Une certaine logique d’exposition s’en dégage : au début du parcours, l’accent est mis sur le cadre naturel, puis c’est l’occupation humaine du territoire qui est surtout illustrée. Ceci dit, le lecteur qui tourne les pages se prête à une exploration spontanée des lieux, sans organisation stricte. Par exemple, les images ne sont pas ordonnées par saison : il y a un va-et-vient entre les paysages avec et sans neige. Elles ne sont pas non plus classées par gradient de latitude : de clichés du sud-est du Labrador (île Grady, par exemple) on passe à des photographies de la zone de Torngat, dans le segment septentrional du territoire, pour revenir ensuite dans le centre (Nain, Makkovik) ou le sud (Red Bay, fleuve Churchill) puis retourner dans le nord (Hebron), effectuant ainsi plusieurs allers-retours.
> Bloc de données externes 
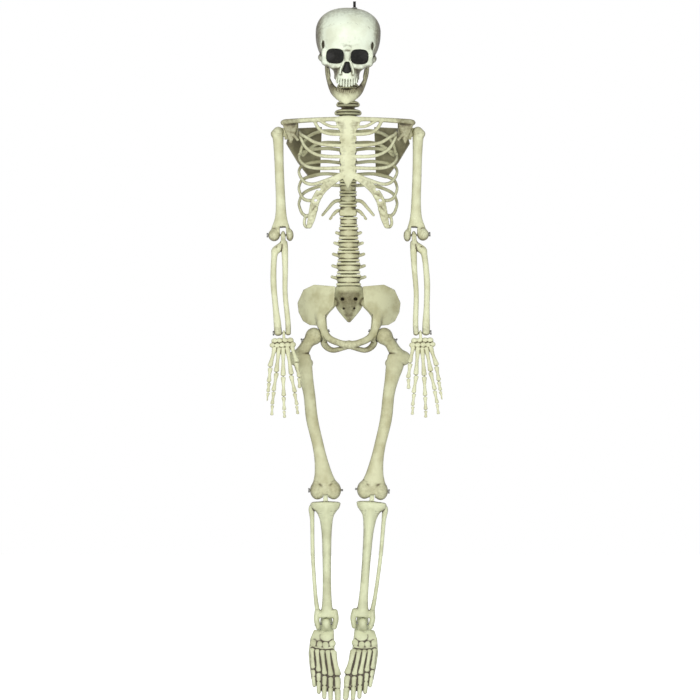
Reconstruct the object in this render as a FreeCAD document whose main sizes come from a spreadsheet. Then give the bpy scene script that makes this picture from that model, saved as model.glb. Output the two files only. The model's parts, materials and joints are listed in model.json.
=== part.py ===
import FreeCAD, Part
import math
import os
from FreeCAD import Matrix, Placement, Rotation, Vector

# Hanging skeleton figure: moulded bones that turn on plain screws.
# Millimetres and degrees. X runs to the figure's own left, the front faces -Y and Z is up.
# The origin is the centre of the hanging eye's bore. Bones are worked out on the body's midline
# and the whole figure is then shifted, because the eye sits a little to one side of the crown.

SIZES = {
    # hanging eye
    "eye_bore": 7.0, "eye_outer": 14.0, "eye_thickness": 6.0, "eye_stem": 5.0, "eye_offset": 14.4,
    "crown_drop": 5.8, "washer_outer": 12.0, "washer_thickness": 1.4, "eye_nut_outer": 10.0,
    "eye_nut_height": 4.0,
    # skull and jaw
    "skull_width": 144.6, "skull_length": 178.0, "dome_height": 52.5, "skull_under_height": 84.0,
    "skull_wall": 4.0, "skull_setback": 18.0, "skull_seam": 22.0, "head_lean": 1.8,
    "head_shift": 2.2,
    "cheek_width": 125.0, "muzzle_width": 54.0, "muzzle_reach": 83.0, "face_height": 175.0,
    "socket_width": 36.0, "socket_height": 29.0, "socket_spacing": 54.6, "socket_drop": 108.5,
    "socket_depth": 26.0, "liner_wall": 1.6, "liner_gap": 0.4, "nose_width": 21.0, "nose_height": 26.0,
    "nose_drop": 134.5, "tooth_width": 6.2, "tooth_height": 13.0,
    "jaw_width": 103.0, "jaw_pivot_drop": 122.0, "jaw_pivot_setback": 4.0, "chin_drop": 198.0,
    "chin_reach": 76.0, "jaw_height": 31.0, "jaw_thickness": 10.0,
    # neck
    "head_pivot_drop": 144.0, "head_pivot_setback": 14.0, "atlas_width": 28.0, "atlas_height": 24.0,
    "neck_width": 52.0, "neck_bottom_drop": 254.0, "neck_setback": 26.0,
    # trunk
    "clavicle_drop": 258.0, "clavicle_thickness": 9.5, "shoulder_tip_span": 292.0,
    "sternum_width": 35.0, "sternum_length": 150.0, "chest_reach": 66.0, "chest_width": 224.0,
    "chest_rear": 52.0, "chest_centre": -4.0, "rib_width": 8.4, "rib_thickness": 6.6,
    "rib_pitch": 24.4, "spine_width": 42.0, "spine_setback": 38.0, "waist_drop": 470.0,
    "scapula_thickness": 5.0, "scapula_inner": 58.7, "scapula_setback": 60.0, "scapula_slope": 27.0,
    "lumbar_top_width": 39.5, "lumbar_base_width": 57.0,
    "hipbone_drop": 626.0, "disc_gap": 0.5, "hip_shift": 2.2,
    # pelvis
    "pelvis_width": 235.0, "wing_height": 90.0, "wing_thickness": 15.0, "wing_turn": 36.0,
    "wing_setback": 7.0, "inlet_width": 108.0, "inlet_bar": 15.0, "lower_bar": 10.5, "pubis_drop": 756.0,
    "pubis_reach": 46.0, "sacrum_length": 84.0, "sacrum_width": 72.0,
    # arm
    "shoulder_span": 310.6, "shoulder_drop": 284.0, "shoulder_setback": 8.0,
    "knuckle_width": 10.0, "knuckle_diameter": 32.0, "lobe_diameter": 25.0, "lobe_depth": 25.0,
    "upper_arm_length": 236.0, "humerus_width": 21.5, "elbow_width": 56.0, "elbow_diameter": 27.0,
    "forearm_length": 222.0, "radius_width": 13.5, "ulna_width": 12.0, "arm_swing": 12.0,
    "arm_lean_left": 2.3, "arm_lean_right": 2.9, "forearm_lean_left": -3.4,
    "forearm_lean_right": 0.65, "elbow_tongue": 10.0, "elbow_offset": 5.0, "wrist_tongue": 6.0,
    "hand_length": 192.0, "hand_width": 60.0, "finger_width": 12.0, "palm_thickness": 15.0,
    # leg
    "hip_span": 156.0, "hip_drop": 738.0, "hip_setback": -4.0, "hip_ball": 38.0, "hip_tilt": 20.0,
    "thigh_length": 342.5, "knee_span": 104.4, "femur_width": 24.5, "knee_width": 70.0,
    "knee_diameter": 42.0, "knee_tongue": 10.0, "shin_length": 297.0, "plateau_drop": 24.5,
    "plateau_width": 69.0, "tibia_width": 20.5, "fibula_width": 9.0, "shin_lean_left": 4.3,
    "shin_lean_right": 0.3, "ankle_width": 45.0, "ankle_tongue": 20.0, "foot_length": 160.0,
    "foot_width": 72.0, "foot_drop": 65.0, "heel_reach": 34.0, "toe_width": 11.5,
    # screws and fits
    "pin_diameter": 5.0, "hip_pin_diameter": 6.5, "screw_head": 10.0, "screw_head_height": 3.4,
    "slot_width": 1.4, "slot_depth": 1.4, "hinge_gap": 0.5, "running_clearance": 0.08,
    "seat_clearance": 0.03, "joint_clearance": 1.0, "axle_diameter": 6.5,
}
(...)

De même, les photographies de l’intérieur et celles de la zone littorale se succèdent sans ordre précis. Enfin, la charge temporelle des photographies ne sert pas non plus de fil organisateur dans le déroulement du parcours : les images qui connotent le présent et celles qui dévoilent le passé – sous forme, par exemple, de vestiges d’activités révolues – s’entremêlent sans être réglées selon un continuum détectable. Cette grande liberté d’exposition favorise une lecture impressionniste de l’ouvrage. La perception du lecteur qui n’a jamais parcouru le territoire se constitue par sédimentation progressive. Celle du lecteur qui connaît déjà le Labrador se voit ravivée par touches successives dans un ordre qui n’est pas prévisible, du fait que le livre ne comporte pas de divisions prédéterminées, ce que traduit très bien l’absence de table des matières.

Le Labrador de la grande industrie minière ou hydroélectrique n’est pas illustré dans les photographies retenues pour publication. Dans la légende 26, on fait mention des barrages servant à produire de l’électricité, mais aucune image ne leur est consacrée. Les clichés qui montrent les habitants du Labrador ont tous pour sujets des résidants de villages ou de petites localités, dont un bon nombre d’autochtones. Même si certaines des activités de ces hommes et de ces femmes pourraient être considérées comme relevant du registre traditionnel, les situations présentées ne véhiculent pas de nostalgie. Les photographies, en définitive, se contentent de témoigner « des travaux et des jours » de ceux et celles qui habitent aujourd’hui les zones où Mesher a choisi de poser son trépied.

Un certain nombre de photographies mettent en scène des ruines ou des vestiges. Souvent, il s’agit de traces de la présence de gens venus de l’extérieur (missionnaires, scientifiques, etc.). Leur activité n’a pas perduré dans le temps, tandis que celle de la population locale a traversé le temps, tout en s’adaptant au monde moderne. Il en ressort une forte impression de territoire vivant, toujours habité, où les populations natives ont trouvé les moyens de se maintenir à travers les siècles.

L’avant-propos, l’introduction de deux pages et les légendes sont rédigés en trois langues : le français, l’inuktitut et l’anglais.